Ingredients:

  • 2 medium sweet potatoes, cubed into 1/2 inch pieces
  • 1 large red bell pepper, sliced into thick strips
  • 1 medium zucchini, halved and sliced into half moons
  • 1 small red onion, cut into wedges
  • 2 cups broccoli florets
  • 3 tbsp extra virgin olive oil
  • 1 tsp smoked paprika
  • 1/2 tsp ground cumin
  • 1/2 tsp sea salt
  • 1 cup quinoa, rinsed thoroughly
  • 1.5 cups filtered water
  • 1/2 lemon, juiced
  • 2 tbsp fresh parsley, finely chopped
  • 1/4 cup raw tahini
  • 2 tbsp warm water
  • 1 clove garlic, minced
  • 1 tbsp fresh lemon juice

Instructions:

  1. Preheat your oven to 200°C. Place your sweet potatoes, red bell pepper, zucchini, and red onion on the large baking sheet. Drizzle with 2 tbsp of the olive oil and sprinkle with the smoked paprika, cumin, and sea salt. Toss with your hands until every piece is glistening with oil. Spread them out so no two pieces are touching. Roast for 10 minutes.
  2. While the roots roast, rinse your 1 cup of quinoa under cold water until the foam disappears. Place it in a saucepan with 1.5 cups of filtered water. Bring to a boil, then reduce heat to low, cover, and simmer for 15 minutes until the water is fully absorbed and the germ spiral is visible.
  3. After the vegetables have roasted for 10 minutes, pull the tray out and add the 2 cups of broccoli florets and the remaining 1 tbsp of olive oil.
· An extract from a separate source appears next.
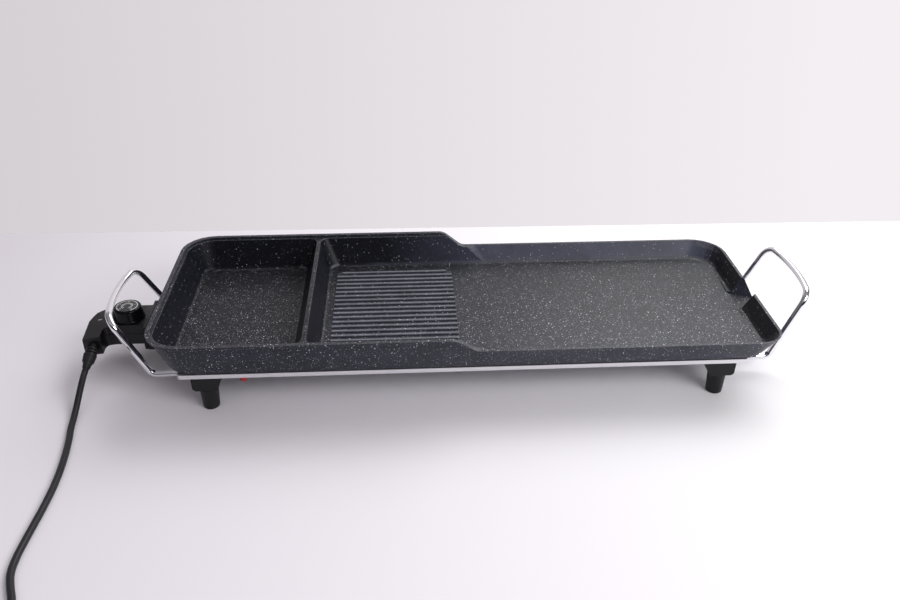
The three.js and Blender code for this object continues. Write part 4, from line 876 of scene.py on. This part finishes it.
paintedBar("indexMark", shells["top"], indexBar, "probe", inkWhite)
paintedBar("dialRedMark", dialFace, redBar, "knob", inkRed)
print("knob and dial finished")

# Strain relief: collar, cap and tapering rings along the lead
relief = {
    "back": 27, "sides": 32, "smooth": 38,
    "profile": ((5.2, -11.7), (5.2, -8.7), (3.9, -8.7), (3.9, 3.0), (6.0, 3.0), (6.3, 3.4), (6.3, 4.9),
                (6.0, 5.3), (4.6, 5.3), (4.6, 6.5), (6.4, 6.6), (6.6, 7.0), (6.6, 8.4), (6.3, 8.8),
                (4.9, 8.8), (4.9, 10.2), (6.9, 10.4), (7.2, 11.0), (7.2, 12.2), (6.4, 19.6), (5.9, 20.6),
                (5.2, 21.3), (4.6, 23.2), (4.2, 27.0), (3.9, 27.6), (3.3, 27.8)),
}
root = Vector(lead["exit"]) - Vector(lead["aim"]) * relief["back"]
sleeve = turnedPiece("cordSleeve", relief["profile"], relief["sides"], root, lead["aim"])
fit(smooth(sleeve, relief["smooth"]), "black_rubber", "probe", "strain_relief")

# Plug: the moulded body with softened edges and finger grooves, which lie at whole tenths of a millimetre
plug = {"grooves": 4, "grooveStart": 19.1, "groovePitch": 4.0, "grooveDepth": 0.7, "grooveWidth": 1.6,
        "reach": 0.1, "sideways": 0.3, "edge": 0.5, "steps": 2, "sharp": 40}


def plugBody():
    piece = copyOfNode("plug_body", "plugBody")
    pick(piece)
    bpy.ops.object.mode_set(mode="EDIT")
    start = round(boxOf("plug_body")[0].y + plug["grooveStart"], 1)
    grooves = [start - plug["groovePitch"] * index for index in range(plug["grooves"])]
    for y in grooves:
        for cut in (y - plug["grooveWidth"] / 2, y + plug["grooveWidth"] / 2):
            bpy.ops.mesh.select_all(action="SELECT")
            bpy.ops.mesh.bisect(plane_co=(0, cut * mm, 0), plane_no=(0, 1, 0))
    bpy.ops.mesh.select_mode(type="FACE")
    bpy.ops.mesh.select_all(action="DESELECT")
    mesh = bmesh.from_edit_mesh(piece.data)
    for face in mesh.faces:
        middle = face.calc_center_median().y / mm
        inGroove = any(abs(middle - y) < plug["reach"] for y in grooves)
        if inGroove and abs(face.normal.y) < plug["sideways"]:
            face.select_set(True)
    bmesh.update_edit_mesh(piece.data)
    bpy.ops.mesh.inset(thickness=0, depth=-plug["grooveDepth"] * mm, use_even_offset=True)
    bpy.ops.object.mode_set(mode="OBJECT")
    return smooth(roundEdges(piece, plug["edge"], plug["steps"], plug["sharp"]))


plugPiece = fit(plugBody(), "black_rubber", "probe", "plug_body")

# Tie: a strip bent round one side of the coil
tie = {"out": 35.0, "across": 20.2, "tall": 14.1, "width": 4.0, "sheet": 0.12, "bend": 3.6, "steps": 5}


def coilTie():
    clearSelection()
    bpy.ops.mesh.primitive_cube_add(size=1, location=(0, 0, 0))
    piece = nameNew("coilTie")
    piece.scale = (tie["across"] * mm, tie["width"] * mm, tie["tall"] * mm)
    bpy.ops.object.transform_apply(location=False, rotation=False, scale=True)
    bpy.ops.object.mode_set(mode="EDIT")
    bpy.ops.mesh.select_mode(type="FACE")
    bpy.ops.mesh.select_all(action="DESELECT")
    mesh = bmesh.from_edit_mesh(piece.data)
    for face in mesh.faces:
        face.select_set(abs(round(face.normal.y)) == 1)
    bmesh.update_edit_mesh(piece.data)
    bpy.ops.mesh.delete(type="FACE")
    bpy.ops.mesh.select_mode(type="EDGE")
    bpy.ops.mesh.select_all(action="DESELECT")
    mesh = bmesh.from_edit_mesh(piece.data)
    for edge in mesh.edges:
        edge.select_set(abs(edge.verts[0].co.y - edge.verts[1].co.y) > tie["width"] * mm / 2)
    bmesh.update_edit_mesh(piece.data)
    bpy.ops.mesh.bevel(offset=tie["bend"] * mm, segments=tie["steps"], affect="EDGES")
    bpy.ops.object.mode_set(mode="OBJECT")
    bpy.ops.object.modifier_add(type="SOLIDIFY")
    piece.modifiers[-1].thickness = tie["sheet"] * mm
    piece.modifiers[-1].offset = 1
    bpy.ops.object.modifier_apply(modifier=piece.modifiers[-1].name)
    coilX, coilY = lead["coilCentre"]
    place = Vector((coilX + tie["out"], coilY, lead["route"][-1][2] + lead["coilRise"] / 2))
    piece.matrix_world = Matrix.Translation(place * mm)
    bpy.ops.object.transform_apply(location=True, rotation=True, scale=True)
    return smooth(piece)


tiePiece = fit(coilTie(), "black_rubber", "probe")
print("relief, plug and tie finished")

# Floor, world and lamps. The world's spans are parts of a direction, so they run from -1 to 1.
studio = {
    "floorBack": 0.3285, "floorTurn": -0.9, "floorFront": -3.0, "floorSide": 3.2,
    "floorLeft": (0.74, 0.705, 0.765), "floorMiddle": (0.82, 0.80, 0.835), "floorRight": (0.90, 0.89, 0.91),
    "leftSpan": (-0.75, -0.1), "rightSpan": (-0.1, 0.5), "floorRough": 0.65, "floorGloss": 0.2,
    "wallLeft": (0.64, 0.605, 0.63), "wallRight": (0.90, 0.865, 0.89), "wallSpan": (-0.5, 0.45),
    "dark": (0.035, 0.035, 0.045), "sideShift": 0.04, "sideSpan": (0.60, 0.72), "sideShare": 0.8,
    "ceilingSpan": (0.55, 0.75), "ceilingShare": 0.65, "behind": (-0.75, -0.45), "below": (0.48, 0.62),
    "key": {"place": (0.80, 0.75, 1.35), "aim": (0.05, 0.0, 0.05), "size": (1.5, 1.1), "power": 21},
    "fill": {"place": (1.15, -1.35, 1.25), "aim": (0.0, 0.0, 0.05), "size": (1.2, 0.8), "power": 19},
    "roomLight": 0.80,
}

clearSelection()
bpy.ops.mesh.primitive_plane_add(size=1, location=(0, 0, 0))
tableTop = nameNew("tableTop")
tableTop.scale = (2 * studio["floorSide"], studio["floorBack"] - studio["floorFront"], 1)
tableTop.location = (0, (studio["floorBack"] + studio["floorFront"]) / 2, 0)
tableTop.rotation_euler.z = math.radians(studio["floorTurn"])
bpy.ops.object.transform_apply(location=True, rotation=True, scale=True)
paper, paperTree, paperShader = newFinish("paperWhite", studio["floorMiddle"], studio["floorRough"])
paperShader.inputs["Specular IOR Level"].default_value = studio["floorGloss"]
# painted shade and painted light on the table: darker toward the left, lighter toward the right
across = splitVector(paperTree, objectPlace(paperTree))["X"]
toMiddle = remap(paperTree, across, *studio["leftSpan"])
toRight = remap(paperTree, across, *studio["rightSpan"])
paperLightAndShade = blendColor(paperTree, toMiddle, studio["floorLeft"], studio["floorMiddle"])
paperLightAndShade = blendColor(paperTree, toRight, paperLightAndShade, studio["floorRight"])
paperTree.links.new(paperLightAndShade, paperShader.inputs["Base Color"])
tableTop.data.materials.append(paper)

world = bpy.data.worlds.new("studioRoom")
world.use_nodes = True
scene.world = world
room = world.node_tree
background = room.nodes["Background"]
direction = splitVector(room, addNode(room, "ShaderNodeTexCoord").outputs["Generated"])
rays = addNode(room, "ShaderNodeLightPath").outputs
wallShare = remap(room, direction["X"], *studio["wallSpan"])
wall = blendColor(room, wallShare, studio["wallLeft"], studio["wallRight"])
# both sides out of the picture are dim, so the chrome has something dark to reflect
sideways = math2(room, "ABSOLUTE", math2(room, "ADD", direction["X"], studio["sideShift"]))
side = remap(room, sideways, *studio["sideSpan"], 0, studio["sideShare"])
# in a reflection the ceiling is grey
ceiling = times(room, remap(room, direction["Z"], *studio["ceilingSpan"], 0, studio["ceilingShare"]),
                rays["Is Glossy Ray"])
# the room behind the camera is dark below the lamps
shade = times(room, remap(room, direction["Y"], *studio["behind"], 1, 0),
              remap(room, direction["Z"], *studio["below"], 1, 0))
for share in (side, ceiling, shade):
    wall = blendColor(room, share, wall, studio["dark"])
room.links.new(wall, background.inputs["Color"])
# seen straight or in a reflection the room has its full brightness, and less as a lamp
seen = math2(room, "MAXIMUM", rays["Is Camera Ray"],
             math2(room, "MAXIMUM", rays["Is Glossy Ray"], rays["Is Transmission Ray"]))
room.links.new(remap(room, seen, 0, 1, studio["roomLight"], 1.0), background.inputs["Strength"])


def softLamp(name, values):
    data = bpy.data.lights.new(name, "AREA")
    data.shape = "RECTANGLE"
    data.size, data.size_y = values["size"]
    data.energy = values["power"]
    softLight = bpy.data.objects.new(name, data)
    scene.collection.objects.link(softLight)
    softLight.location = values["place"]
    toward = Vector(values["aim"]) - Vector(values["place"])
    softLight.rotation_euler = toward.to_track_quat("-Z", "Y").to_euler()


softLamp("keyLamp", studio["key"])
softLamp("fillLamp", studio["fill"])
print("studio lit")

clearSelection()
Toss quickly and return to the oven for another 10 minutes until the broccoli tips are charred and the sweet potatoes are fork tender.
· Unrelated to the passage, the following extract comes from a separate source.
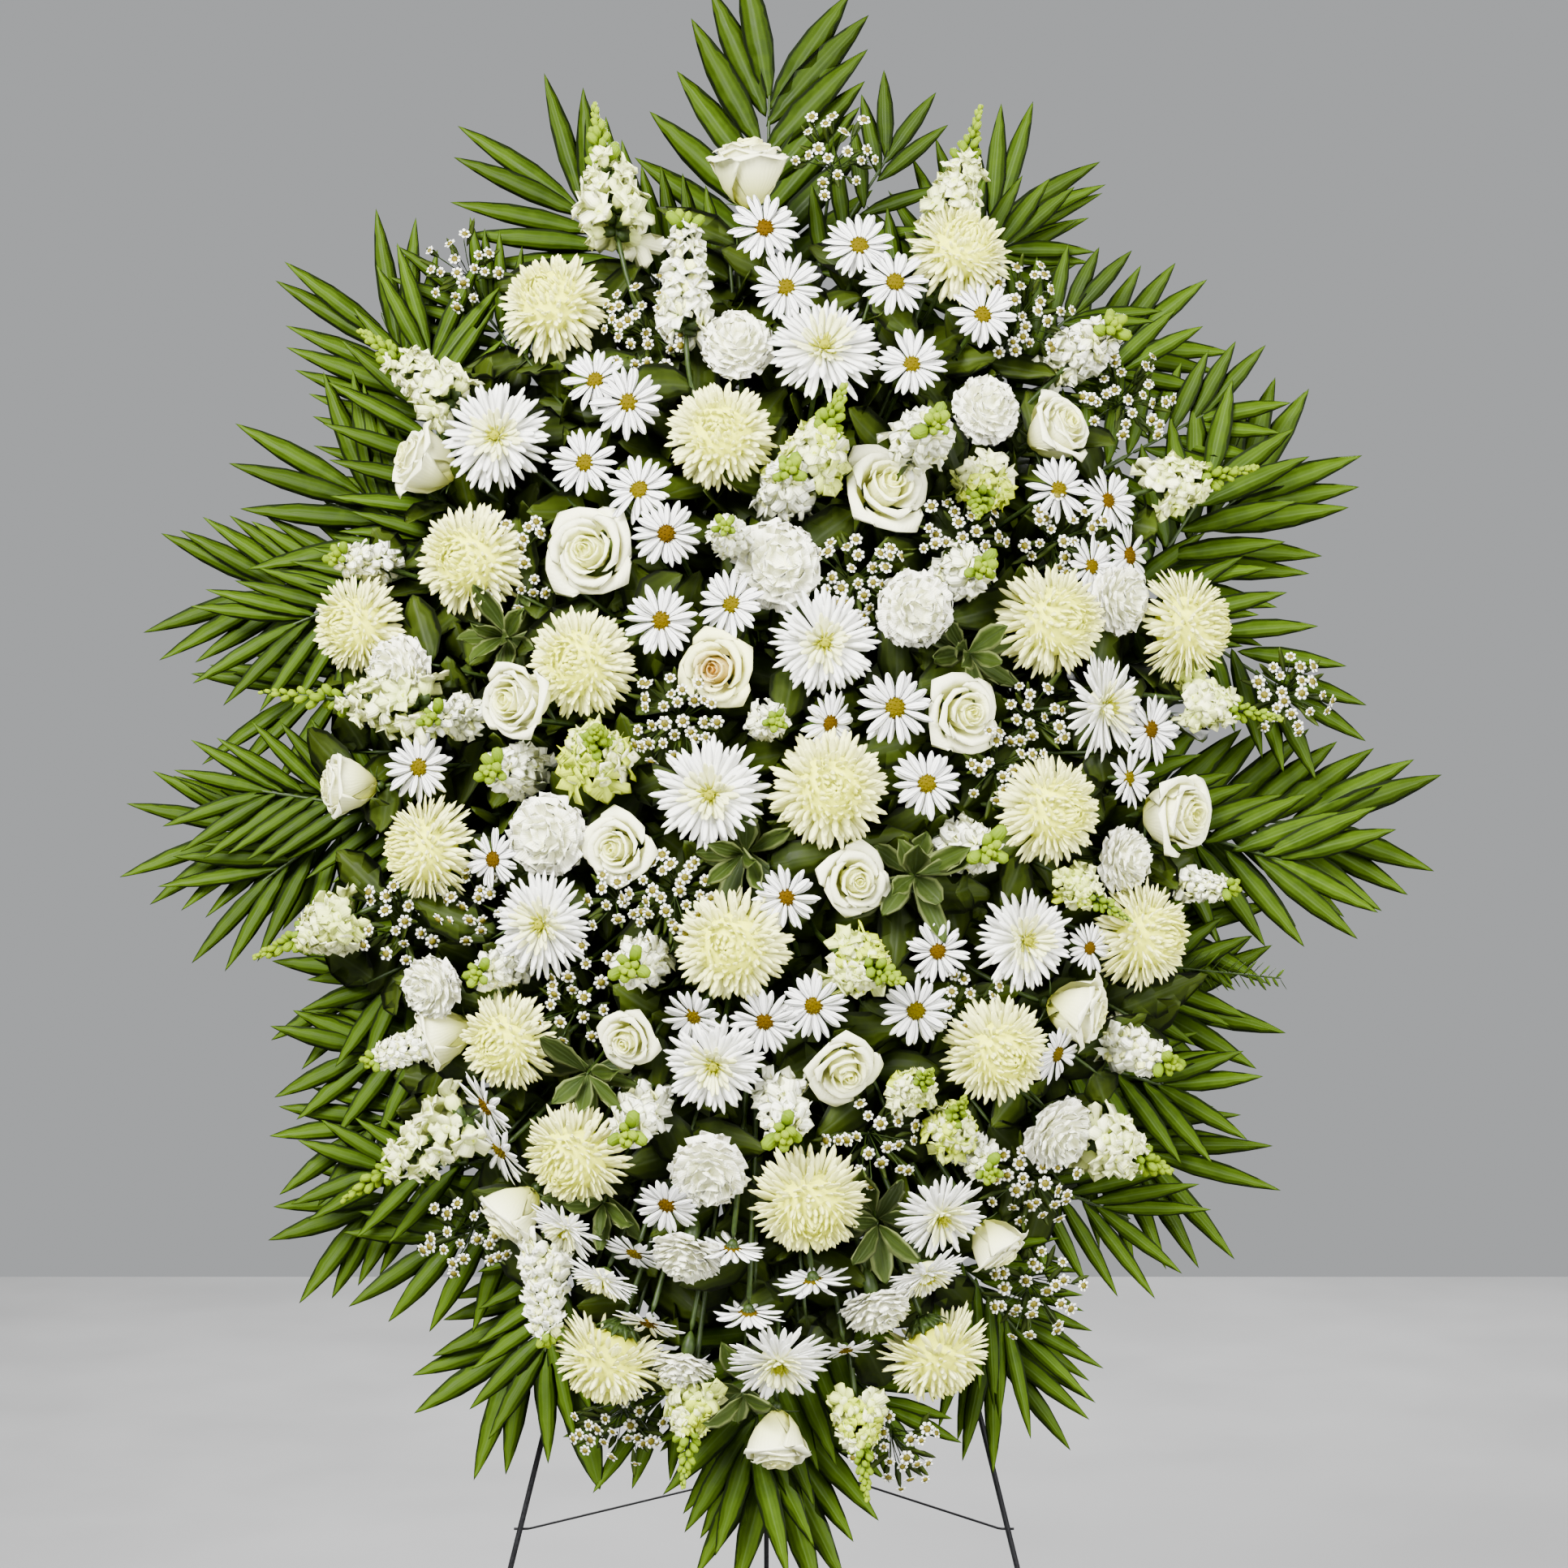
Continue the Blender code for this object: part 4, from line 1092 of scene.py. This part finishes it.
def planted(across, height, out):
    """The place this far out from the frame that is sighted at across and height, and its scale."""
    sighted = TO_FRAME @ Vector((across * CM, SIGHTED_PLANE, height * CM))
    sight = TO_FRAME @ SIGHT_POINT
    scale = (-out - sight.y) / (sighted.y - sight.y)
    return sight + scale * (sighted - sight), scale


def dome_out(across, height):
    """How far out a bloom's centre stands: furthest in the middle of the spray."""
    reach = math.hypot(across / SPRAY_HALF_WIDTH, (height - SPRAY_MIDDLE) / SPRAY_HALF_HEIGHT)
    return RIM_DEPTH + (MIDDLE_DEPTH - RIM_DEPTH) * max(0.0, 1.0 - reach * reach)


def facing(across, height, turn):
    """Way that a bloom faces: to the front, turned away from the hub of the spray."""
    hub = min(max(height, HUB_LOW), HUB_HIGH)
    radial = Vector((across, 0.0, height - hub))
    if radial.length < AT_HUB:
        radial = UP.copy()
    angle = math.radians(turn)
    return TO_FRAME @ (math.cos(angle) * FRONT_WAY + math.sin(angle) * radial.normalized())


def foam_exit(place, core_out=STEM_CORE_OUT):
    """Where the stem of what stands at this place starts in the foam, and the way it leaves."""
    core = Vector((place.x * CORE_ACROSS, -core_out, CAGE_MIDDLE_UP + (place.z - CAGE_MIDDLE_UP) * CORE_UP))
    way = place - core
    limits = (
        (CAGE_HALF.x - STEM_SUNK - abs(core.x)) / max(abs(way.x), LEAST_RUN),
        (CAGE_FRONT - core_out - STEM_SUNK) / max(-way.y, LEAST_RUN),
        (CAGE_HALF.z - STEM_SUNK - abs(core.z - CAGE_MIDDLE_UP)) / max(abs(way.z), LEAST_RUN),
    )
    return core + way * max(0.0, min(limits)), way.normalized()


def root_stem(bm, place, neck, arriving, radius, core_out=STEM_CORE_OUT):
    """Runs the stem of what stands at this place out of the foam and up to its neck."""
    foot, leaving = foam_exit(place, core_out)
    stem(bm, foot, leaving, neck, arriving, radius)


def shown(name, bm, finishes):
    """The object that shows this shape in these finishes."""
    mesh = bpy.data.meshes.new(name)
    bm.to_mesh(mesh)
    bm.free()
    for finish in finishes:
        mesh.materials.append(finish)
    made = bpy.data.objects.new(name, mesh)
    bpy.context.scene.collection.objects.link(made)
    return made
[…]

  4. In a small jar, whisk the 1/4 cup tahini, 2 tbsp warm water, minced garlic, and 1 tbsp lemon juice until the mixture is velvety and pours like heavy cream. Fluff the quinoa with a fork and stir in the 1/2 lemon's juice and chopped parsley. Divide the quinoa into bowls, top with the roasted vegetables, and drizzle generously with the tahini sauce.